Alternatively, you could fool around a bit with a scene; write it from various points of view, try out stuff, compare. More fun than dry theory. :)

Also, if you have an idea, go for it. It doesn't matter if it works or not. If it doesn't, you're one experience richer, and you may get another idea on how to make it better next time. Never be afraid to try stuff out. :D

There's also a book called The 3 A.M. Epiphany: Uncommon Writing Exercises that Transform Your Fiction by Brian Kiteley. It gives you 200 different writing exercises that force you to try different things. There are exercises such as having to write only a 500 word scene in the first person POV, but is limited to a mere 2 personal pronouns. Or, write a story in which two characters are concerned about an absent third character, and move through at least three locations. Oh, and it can only be 50 words long. So forth. A lot of them are about different POVs, tenses and all that jazz. He also has another one called The 4 A.M. Breakthrough.

EDIT: These are also good for when you're not in the mood to write. By doing one or two short ones it forces and breaks you into it.
 
Sounds like my kind of writing book too.

Tsmo -- all you have to worry about is -- whose pov do you want to give when in the story. The pov -- omniscient or character -- is the window through which readers see the story or parts of the story. It allows you to direct them to key information, character development, emotion, theme, etc. But it is infinitely flexible. There's no one right way to do pov.

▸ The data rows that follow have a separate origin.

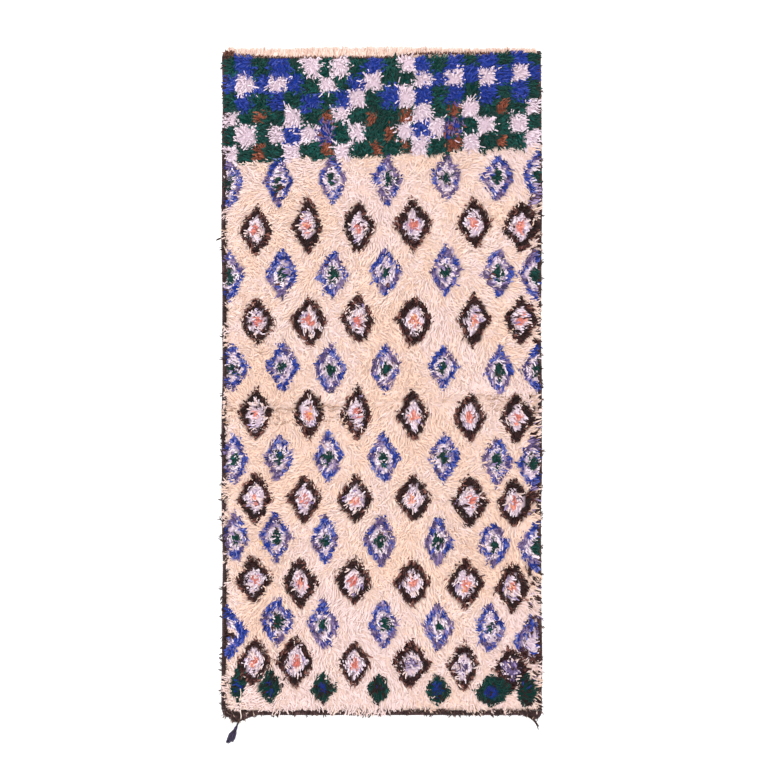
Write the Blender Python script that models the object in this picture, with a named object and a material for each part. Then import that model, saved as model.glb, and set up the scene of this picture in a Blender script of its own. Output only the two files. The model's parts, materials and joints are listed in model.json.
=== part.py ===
"""Berber shag rug lying flat: a field of knotted wool pile between two overcast selvedges, with a
fringed flat-woven heading at one end, an overcast band at the other and a yarn tassel at one corner.

All sizes are in metres. X runs across the rug, Y runs along it towards the heading, and Z is up.
The origin is on the underside, in the middle of the rug.

Run it with: blender --background --python part.py
"""

import math
import random

import bmesh
import bpy
from mathutils import Vector, noise

# The whole rug
RUG_WIDTH = 1.122  # over both selvedges
RUG_LENGTH = 2.334  # from the heading's edge to the end band's edge
GAP = 0.0003  # between neighbouring pieces
EDGE_WAVE = 0.0025  # how far an edge wanders from straight
EDGE_WAVE_LENGTH = 0.83
EDGE_PHASES = {"left": 0.4, "right": 2.9, "heading": 1.7}  # where each edge's wave starts, in radians

# The pile field
PILE_HEIGHT = 0.0255  # mean height of the lying pile above the floor
PILE_LUMP = 0.0042  # how far its lumps rise and dip
LUMP_SPACING = 0.075
FINE_LUMP = {"spacing": 0.033, "share": 0.5}  # smaller lumps on these
RIM_HEIGHT = 0.0105  # at the pile's outer wall, beside the bands
SHOULDER = 0.042  # over which the pile rises from its rim
SHOULDER_STEPS = (0.010, 0.026)  # grid lines inside the shoulder
SPACES_ACROSS = 20  # even grid spaces between the shoulders
SPACES_ALONG = 47
CREASE_Y = -0.078  # the soft trough left where the rug was folded in half
CREASE_DEPTH = 0.0045
CREASE_HALF_WIDTH = 0.030
CREASE_WANDER = 0.012

# The bands round the field: what each measures across, and its height at the inner and outer side
SELVEDGE_WIDTH = 0.016
HEADING_DEPTH = 0.031  # where it shows whole, at the left
HEADING_DEPTH_COVERED = 0.014  # at the right, where the pile lies over it
HEADING_STEP = (14, 19)  # the grid columns between which the pile comes to cover it
END_BAND_DEPTH = 0.019
SELVEDGE_HEIGHTS = (0.0090, 0.0060)
HEADING_HEIGHTS = (0.0070, 0.0040)
END_BAND_HEIGHTS = (0.0100, 0.0065)
END_BAND_INSET = 0.003  # its left end lies this far in from the selvedge's edge

# Corner shapes
LEFT_CORNER_RADIUS = 0.030  # where each selvedge meets the heading
RIGHT_CORNER_RADIUS = 0.012
CORNER_STUB = 0.0035  # the width that a selvedge keeps at its rounded end
END_SLANT = 0.009  # how far the end band's left end slopes inwards
END_SAGS = (  # where the end band hangs below its line, and how far it takes to come back on each side
    {"x": -0.518, "drop": 0.0255, "left": 0.029, "right": 0.090},
    {"x": 0.541, "drop": 0.0140, "left": 0.040, "right": 0.030},
)

# Locks: their number on each band, and sizes at the root and beyond the band's edge
SELVEDGE_LOCKS = 66
HEADING_LOCKS = 52
END_BAND_LOCKS = 34
LOCK_WIDTH = 0.0085
LEFT_LOCK_REACH = (0.004, 0.013)
RIGHT_LOCK_REACH = (0.005, 0.017)
HEADING_LOCK_REACH = (0.004, 0.010)
END_BAND_LOCK_REACH = (0.003, 0.008)
LOCK_LEAN = 0.7  # the most that a lock leans along the band, as a share of its reach
LOCK_SEEDS = {"left": 11, "right": 23, "heading": 31, "end_band": 47}
LOCK_STAGES = (
    {"reach": 0.55, "width": 0.72, "height": 0.74},
    {"reach": 0.45, "width": 0.38, "height": 0.45},
)

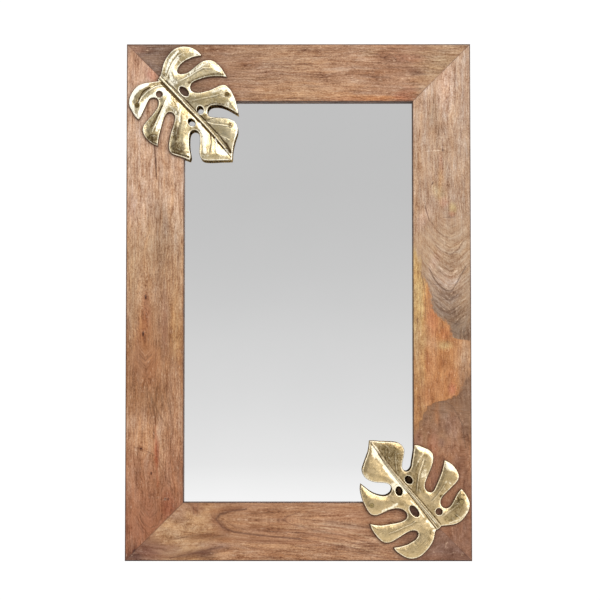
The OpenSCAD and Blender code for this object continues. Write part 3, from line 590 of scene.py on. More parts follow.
def wood_left():
    w = Wood("wood_left_stile", True, -1.0, 3.1)
    g = w.g
    col = w.along([(44, (210, 165, 138)), (90, (214, 172, 146)), (200, (212, 170, 143)), (250, (191, 148, 115)),
                   (300, (189, 142, 108)), (345, (170, 119, 84)), (395, (172, 121, 86)), (430, (192, 142, 110)),
                   (470, (180, 124, 92)), (510, (172, 112, 82)), (561, (166, 106, 80))])
    phi = w.W + g.sn((w.W * 0.02, w.D * 0.02, w.A * 0.005 + 3.0), detail=2.0) * 9.0 \
        + g.sn((w.W * 0.07, w.D * 0.05, w.A * 0.016 + 5.0), detail=2.0) * 2.4
    # grain parts round the knots
    for px, py, rx, ry, k in ((145.6, 297, 7, 22, 0.4), (143.1, 334, 7, 22, 0.4), (151.2, 473, 7, 16, 0.5), (166, 499, 9, 17, 0.5), (141, 449, 9, 9, 0.4)):
        x, z = at(px, py)
        m = w.blob(px, py, rx, ry, soft=0.95, wob=0.05)
        phi = phi - (w.W - (-x - SIGHT_X)) * (m * k)
    # chevrons under the second knot and arches at the foot
    xk, zk = at(145.5, 356)
    foot = g.step(w.Z, at(150, 430)[1], at(150, 400)[1])
    dx = (w.X - xk) * foot + (w.X - at(149, 520)[0]) * (1.0 - foot)
    chev = w.blob(145.5, 359, 10, 13, soft=0.7, wob=0.3)
    rings = w.blob(149, 520, 18, 16, soft=0.6, wob=0.3)
    cup = g.math("SQRT", dx * dx + 9.0) * 0.75 - (w.Z - zk) * 0.5 + w.wob * 2.0
    other = (cup, w.X * 1.2 + w.Z * 0.3, g.math("MAXIMUM", chev * 0.8, rings * 0.55))
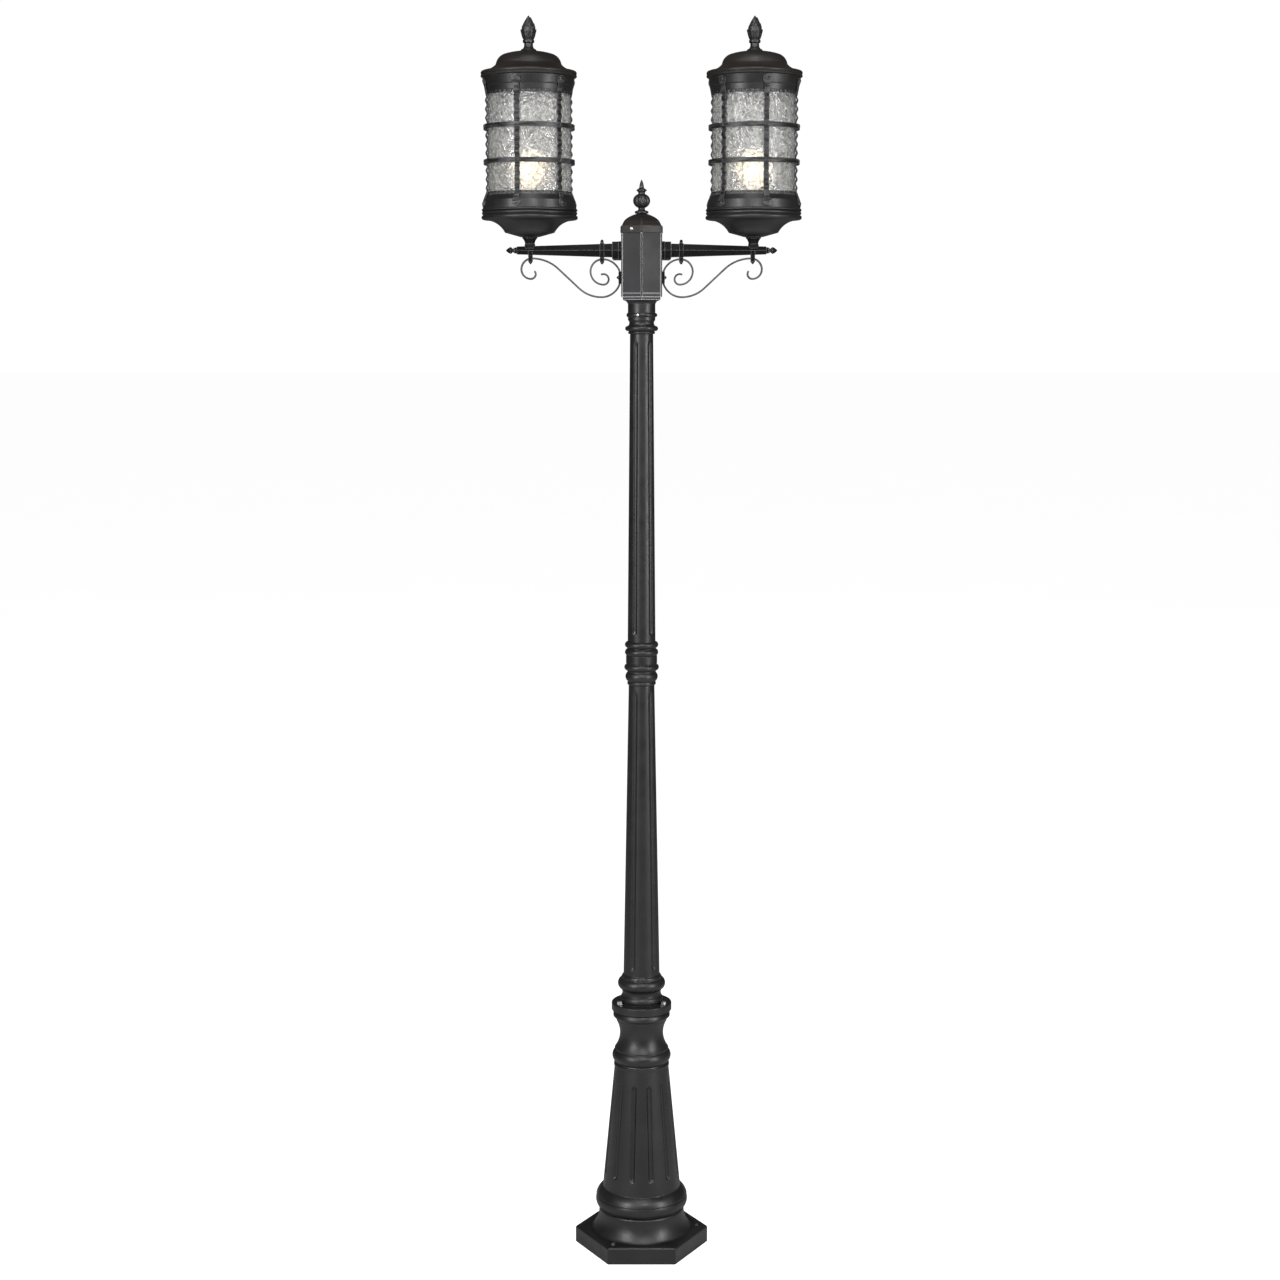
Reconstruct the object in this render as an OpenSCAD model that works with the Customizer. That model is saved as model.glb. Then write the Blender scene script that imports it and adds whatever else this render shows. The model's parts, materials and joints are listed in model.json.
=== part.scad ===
// Garden lamp post: two round lanterns on arms from a hexagonal head.
// Z is up, the ground is z = 0, the arms point along X and the front is -Y.

/* [Base casting] */
// Height of the hexagonal foot plate
foot_h = 34; // [24:1:50]
// From the bell to the middle of an anchor hole
anchor_land = 14; // [12:1:24]
// From the middle of an anchor hole to the plate's corner
anchor_edge = 20; // [18:1:40]
// Diameter of an anchor hole
anchor_hole_d = 11; // [8:0.5:14]
// Radius of the fluted cone at its foot
cone_foot_r = 75.6; // [66:0.1:95]
// Radius of the fluted cone at its top
cone_top_r = 52.4; // [50:0.1:62]
// Height of the fluted cone
cone_h = 244; // [190:1:320]
// Number of flutes round the cone
cone_flutes = 12; // [6:1:14]
// Wall of the casting
base_wall = 6; // [4:0.5:7]

/* [Poles] */
// Radius of the lower pole's shaft at its foot
lower_foot_r = 34.9; // [30:0.1:42]
// Radius of the lower pole's shaft at its top
lower_top_r = 24.4; // [20:0.1:29.5]
// Length of the lower pole's tapered shaft
lower_shaft_h = 566; // [420:1:720]
// Radius of the upper pole at its top
upper_top_r = 21.6; // [18:0.1:26]
// Length of the upper pole's tapered shaft
upper_shaft_h = 578; // [430:1:720]
// Number of flutes round each pole
pole_flutes = 5; // [3:1:6]
// Wall of both poles
pole_wall = 3.5; // [2.5:0.1:4]
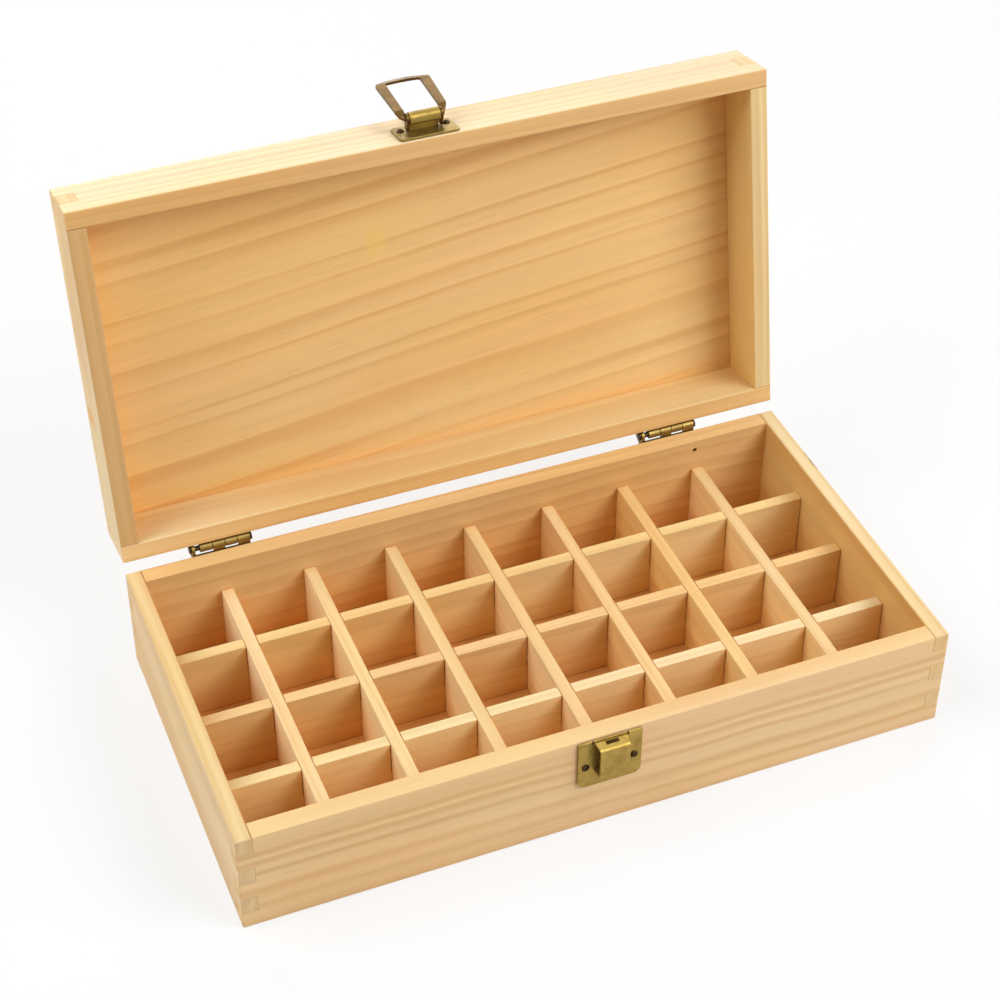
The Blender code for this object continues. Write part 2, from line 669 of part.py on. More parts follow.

HE -- Should you run into that sort of thing in critiques again, ignore the rule-mongering, and ask questions about the reaction instead, like: whose pov did you like better and why? Did the pov shift seem abrupt to you or did it just cause confusion? Get a critiquer away from telling you how you should write and into how they experienced your actual text, and you'll get useful information.

Remember when Fung Koo had you do those exercises with doing the same bit many different ways, and you found out which things worked better for you? That's the same sort of thing we're talking about here.